Additional information
This expression was released in 2014. It’s first aged in american ex-bourbon barrels and then finished for 8 months in ex-Tawny Port casks before being bottled. It’s aged for 7-8 years.

Glen Grant The Major’s Reserve

ABV: 40 %
Origin: Speyside
Type: Single malt
Bottles in collection: 0
Emptied bottles: 1
Impression: 2/5

Tasting notes
Nose: This is fruity and floral. At first there are unripe sour green apples and vanilla. There’s a thin maltiness coming from behind and an ethanol cloud on top. There’s a perfumey lemongrass aura surrounding everything and that’s what creates the floral notes. It almost smells like a scented soap. It gets sweeter and maltier with time and honey starts to show after a few minutes. It’s a nice enough nose but it’s not complex or especially interesting.

Mouth: It starts out with a surge of sweetness and then it turns very bitter with oak and malt as main flavours. It’s a bit unpleasant. There is a slight spiciness building up and the fruity and floral notes are still detectable, but the oak and the malt together with the bitterness beat them to the punch. The ethanol cloud is still circling around everything else. The vanilla and honey sweetness has taken a step back and it’s now just a part of the background.
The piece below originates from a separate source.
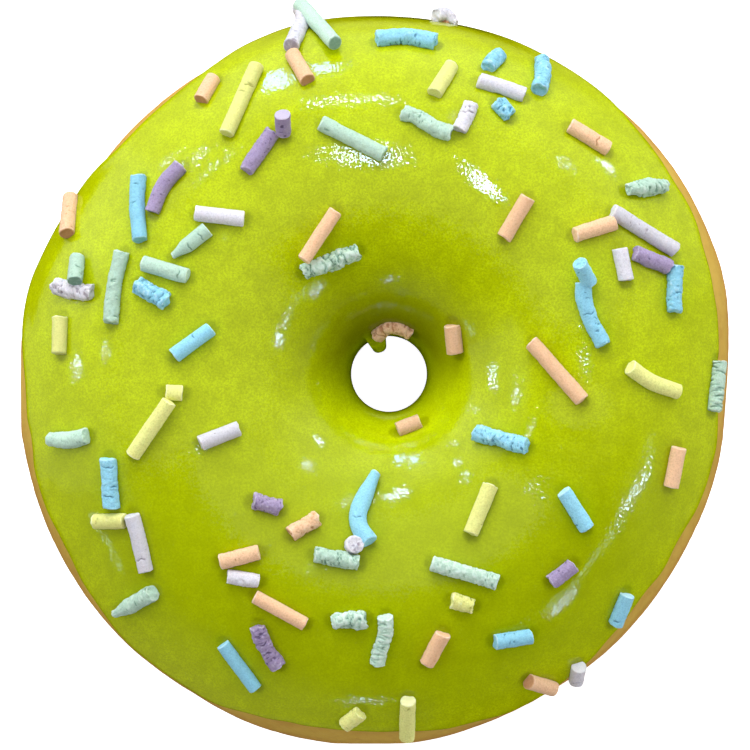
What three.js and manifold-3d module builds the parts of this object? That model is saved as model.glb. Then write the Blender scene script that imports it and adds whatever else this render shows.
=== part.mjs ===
// A sprinkle frosted doughnut: a fried ring of dough, flat where it rests, and a coat of icing over its top that
// runs down its sides and into the hole. The sprinkles have set in the icing, so they are one solid with it.
//
// Millimetres. +Z is up, the ring rests on z = 0, and the origin is under the middle of the whole thing.

import * as THREE from "three";
import { mergeVertices } from "three/addons/utils/BufferGeometryUtils.js";
import Module from "manifold-3d";

// ---- Driving dimensions ----

// The outline seen from above: the radius every 15 degrees, anticlockwise from +X, about the ring's middle.
const RIM_RADII = [
  44.2, 45.4, 45.7, 45.9, 45.9, 45.4, 45.5, 45.3, 44.5, 43.7, 43.9, 44.9,
  44.4, 44.6, 44.8, 45.1, 45.1, 45.5, 45.6, 45.0, 44.7, 44.2, 44.0, 44.1,
];
const RING_MIDDLE = new THREE.Vector2(0, -1.19);
const HOLE_MIDDLE = new THREE.Vector2(1.75, 0.75).add(RING_MIDDLE);
const HOLE_RADIUS = 4.75;

const WAIST_HEIGHT = 14.5; // from the table to where the ring is widest
const CROWN_RISE = 15.8; // from the waist up to the top of the dough
const BELLY_DROP = 17; // from the waist down to the bottom, before the dough settled flat
const SETTLED = 1.5; // how softly the side turns into the flat underside
const FULLNESS = 2.15; // 2 is an ellipse, and more is squarer

const ICING_ON_TOP = 1.5; // from the dough to the icing's outer face
const ICING_ON_SIDES = 1.05;
const GAP_SHARE = 0.3; // of that, between the dough and the icing's inner face

// Where the icing's outer edge lies, every 15 degrees: its angle on the ring's section, above the waist.
const ICING_EDGES = [
  27, 30, 29, 24, 12, -6, -5, 5, 20, 21, 9, 12,
  25, 26, 24, 13, 5, 25, 27, 8, 3, 21, 27, 24,
];
const BARE = { from: 4, to: 26 }; // the edge's angle as the dough beside it comes to stand as far out as the icing
const HOLE_EDGE = { middle: 207, wave: 5, waves: 3, start: 1 }; // the angle of the icing's edge inside the hole
const LIP = 3; // degrees that the edge's rounded lip takes

const SPRINKLE_RADIUS = 0.97;
const SPRINKLE_SINK = 0.5; // how deep it has set in the icing
const STEEPEST = 65; // degrees; a sprinkle on the side hangs no steeper than this

// The drop of icing that hangs in the hole.
const DROP = { turn: 109.5, reach: 4.15, width: 1.1, height: 2.3, rise: 1.2 };

// ---- Sprinkles ----

// Places are on a grid of eighths of a millimetre about the ring's middle. Each row is the colour, then the
// points of the sprinkle's middle line seen from above. A row may end with how many millimetres its first and
// last points are lifted off the icing, where it leans on another sprinkle or stands, and with its own width.
const GRID = 1 / 8;
const SPRINKLES = [
  ["peach", [-174, 279], [-161, 302]],
  ["yellow", [-148, 245], [-118, 314]],
  ["purple", [-91, 245], [-92, 264], { lift: [0.2, 3.4] }],
  ["purple", [-128, 208], [-102, 247]],
  ["peach", [-67, 298], [-83, 326]],
  ["lilac", [-84, 333], [-72, 362], [-76, 374]],
  ["mint", [-40, 336], [-75, 377], { lift: [0.2, 1.6] }],
  ["mint", [-54, 256], [-30, 242], [8, 227]],
  ["purple", [-193, 214], [-222, 167]],
  ["blue", [1, 340], [30, 344], [61, 339], { width: 2.1 }],
  ["lilac", [58, 369], [80, 359]],
  ["blue", [112, 312], [125, 326]],
  ["blue", [166, 322], [168, 306], [164, 289]],
  ["yellow", [77, 314], [59, 285]],
  ["lilac", [103, 299], [127, 292], [149, 284]],
  ["blue", [122, 277], [135, 263]],
  ["lilac", [96, 275], [84, 248]],
  ["mint", [28, 265], [43, 259], [60, 251], [78, 245]],
  ["peach", [194, 254], [233, 230]],
  ["mint", [252, 190], [289, 194]],
  ["peach", [-308, 146], [-305, 184]],
  ["blue", [-236, 204], [-237, 174], [-234, 139]],
  ["mint", [-297, 123], [-299, 98], { lift: [0.2, 1.8] }],
  ["lilac", [-318, 94], [-300, 88], [-282, 89]],
  ["mint", [-252, 128], [-260, 90], [-263, 57]],
  ["mint", [-231, 116], [-186, 103]],
  ["blue", [-237, 96], [-207, 77], { width: 2.1 }],
  ["yellow", [-314, 63], [-315, 26]],
  ["mint", [-201, 123], [-166, 150]],
  ["blue", [-200, 24], [-163, 51]],
  ["lilac", [-179, 166], [-130, 160]],
  ["peach", [-71, 119], [-39, 168], { lift: [1.5, 0], width: 1.75 }],
  ["mint", [-71, 107], [-45, 117], [-18, 128]],
  ["peach", [-1, 48], [18, 54], [37, 47], { width: 1.7 }],
  ["peach", [75, 56], [80, 25]],
  ["peach", [152, 182], [128, 141]],
  ["peach", [155, 38], [206, -20]],
  ["peach", [198, 144], [239, 157]],
  ["lilac", [236, 168], [300, 129]],
  ["lilac", [243, 131], [250, 99]],
  ["purple", [258, 127], [293, 112]],
  ["blue", [299, 114], [298, 68]],
  ["blue", [213, 97], [203, 116], { lift: [0.3, 2.9] }],
  ["blue", [207, 97], [208, 78], [215, 58], [227, 35]],
  ["yellow", [253, 13], [275, -2], [303, -12]],
  ["mint", [344, 19], [339, -31]],
  ["mint", [-325, -59], [-305, -60], [-287, -56]],
  ["yellow", [-241, -75], [-204, -21], { lift: [0, 0.9] }],
  ["yellow", [-208, -12], [-191, -13]],
  ["blue", [-266, -78], [-262, -128], { width: 2.1 }],
  ["yellow", [-279, -141], [-249, -140]],
  ["lilac", [-242, -134], [-235, -160], [-228, -191]],
  ["lilac", [-174, -63], [-135, -48]],
  ["purple", [-121, -120], [-94, -127], { width: 2.05 }],
  ["peach", [-88, -153], [-54, -138], { width: 1.75 }],
  ["blue", [0, -92], [-17, -125], [-18, -140], [-5, -162]],
  ["lilac", [-28, -166], [-11, -162], { lift: [0.2, 0.8], width: 1.6 }],
  ["mint", [-60, -173], [-16, -182]],
  ["peach", [-154, -181], [-115, -171]],
  ["peach", [22, -50], [45, -41]],
  ["blue", [99, -52], [151, -66], { width: 2 }],
  ["yellow", [115, -104], [95, -153]],
  ["blue", [187, -110], [211, -148]],
  ["peach", [303, -67], [295, -107]],
  ["purple", [175, -201], [198, -184]],
  ["mint", [-261, -234], [-240, -223], [-221, -212]],
  ["lilac", [-147, -195], [-115, -200], { width: 1.75 }],
  ["peach", [-120, -215], [-69, -243], { width: 1.75 }],
  ["purple", [-117, -245], [-109, -265], [-96, -286]],
  ["blue", [-152, -263], [-119, -308], { width: 1.75 }],
  ["mint", [-43, -240], [-9, -238]],
  ["mint", [10, -235], [11, -250], [5, -268], [2, -283]],
  ["yellow", [-31, -345], [-14, -332]],
  ["mint", [56, -182], [122, -201]],
  ["yellow", [76, -219], [98, -225]],
  ["peach", [68, -252], [51, -283]],
  ["blue", [119, -261], [156, -255]],
  ["yellow", [33, -319], [32, -358]],
  ["peach", [153, -301], [179, -309]],
  ["blue", [252, -214], [240, -244]],
  ["lilac", [204, -286], [201, -302]],
];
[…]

Finish: It starts out where it left off without anything exiting happening in between. It’s still sweet, the ethanol cloud is still there and it’s still bitter from the oak. The maltiness is a bit toned down though. The fruitiness is still in the background and subsides fairly quick in the finish. All that is left in the mouth afterwards is an unpleasant oaky bitterness. This is not a bad whisky, there are just too many corners cut along the way.

Additional information
The Major’s Reserve is the entry level whisky in Glen Grant’s core range. There’s not much information about the content except that it’s aged in ex-bourbon barrels.